When speaking to marketing groups, Thomas likes to tell them that their brand reputations are now tied up in data flows, and that if they’ve done their due diligence and can prove it, they should have little to fear in the courts or in social media. She admits, however, that traditional enterprises where data is housed in silos may think they have a handle on data, when in fact they may not. “A wonderful place to look for best practices in privacy is the small startup companies,” she says. “They came up knowing how the technology should and shouldn’t be used. They’ve employed privacy by design and governance from the start.”
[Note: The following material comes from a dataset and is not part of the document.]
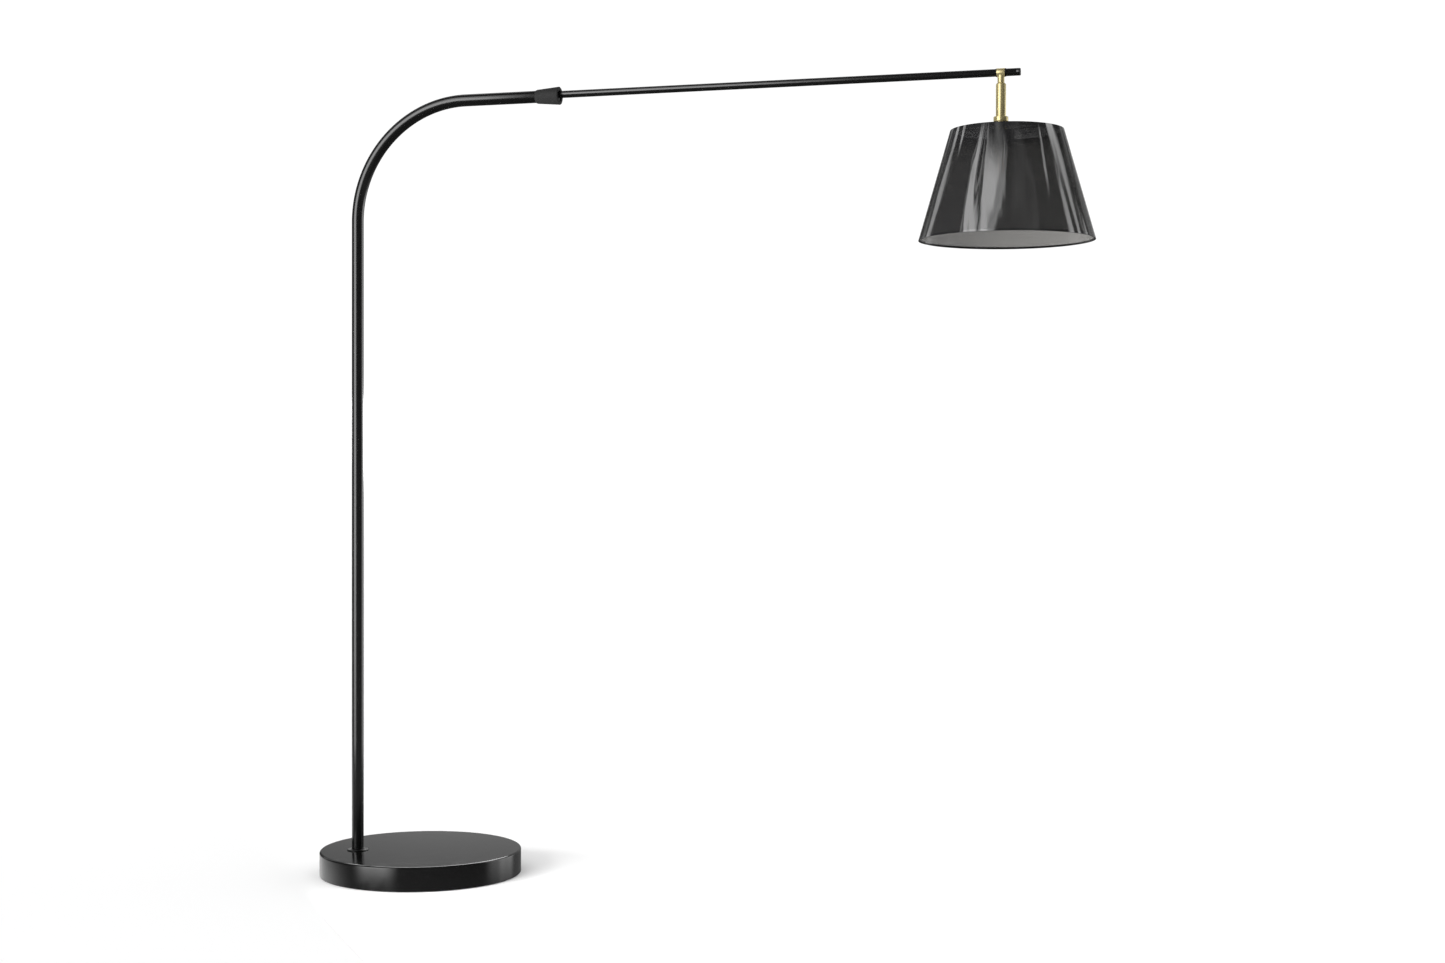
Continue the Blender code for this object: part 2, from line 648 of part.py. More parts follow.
def foot_fasteners(body):
    """The washer, the split spring washer and the nut that hold the stud in the base."""
    steel = finish("fastener_zinc", (0.6, 0.6, 0.62), 0.35, 1.0)
    foot = upright(POLE_X, POLE_Y)
    turned(
        "foot_washer", tube_outline(STUD_HOLE_R, WASHER_R, WASHER_Z, WASHER_Z + WASHER_T), steel, foot, body,
    )
    spring = turned(
        "foot_spring_washer", tube_outline(STUD_HOLE_R, SPRING_R, SPRING_Z, SPRING_Z + SPRING_T),
        steel, foot, body,
    )
    low = (0, -SPRING_SPLIT / 2, SPRING_Z - PAST)
    high = (2 * SPRING_R, SPRING_SPLIT / 2, SPRING_Z + SPRING_T + PAST)
    combine(spring, block("spring_split", low, high, steel, foot, None), "DIFFERENCE")
    nut = turned("foot_nut", rod_outline(NUT_R, NUT_Z, NUT_Z + NUT_T), steel, foot, body, HEX_SIDES)
    drill(nut, "foot_nut_hole", STUD_HOLE_R, NUT_Z - PAST, NUT_Z + NUT_T + PAST, foot)


def collar_nose(body):
    """The threaded nose on the column's end, which the collar screws along."""
    outline = [
        (NOSE_R, NOSE_END), (NOSE_R, NOSE_START), (POLE_R + GAP, NOSE_START),
        (POLE_R + GAP, POLE_END + GAP), (POLE_BORE_R, POLE_END + GAP), (POLE_BORE_R, NOSE_END),
    ]
    turned(
        "collar_nose", outline, finish("nose_aluminium", (0.7, 0.7, 0.72), 0.35, 1.0),
        along_arm(STUB_Z), body,
    )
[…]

But areas of potential data abuse often extend outside of the corporate silo farms and into the organizations that buy data from the silos. The flow of PII will only become more automated and harder to manage with the explosion of the Internet of Things. A report issued by the FTC in January sees the number of connected devices doubling to 50 billion in just the next five years. People on both sides of the privacy issue wonder if legislation could ever keep up with the pace of raging technology. “It’s at a point where tech companies have to be careful trying to innovate because they’ll set up a scenario in which they’ll hold companies hostage to potential liability,” says Ingis, the privacy lawyer. “The class-action bar will jump on any innovation they can apply a statute to.”

But one of the highest-profile members of that bar, Chicago-based lawyer Edelson, argues that his firm is simply protecting the privacy rights of people who are powerless to take on big companies by themselves. A Fair Credit Reporting Act suit that Edelson filed against the search engine Spokeo in 2010 provoked an $800,000 settlement with the FTC. Edelson feels justified in viewing his firm as a de facto consumer watchdog, and he envisions more law firms joining his cause.

“We don’t have the same bureaucracy [as the FTC], so we can make a big impact on privacy violations,” Edelson says. “There are a lot of firms out there beginning to look at privacy issues. The cases can be pretty big.”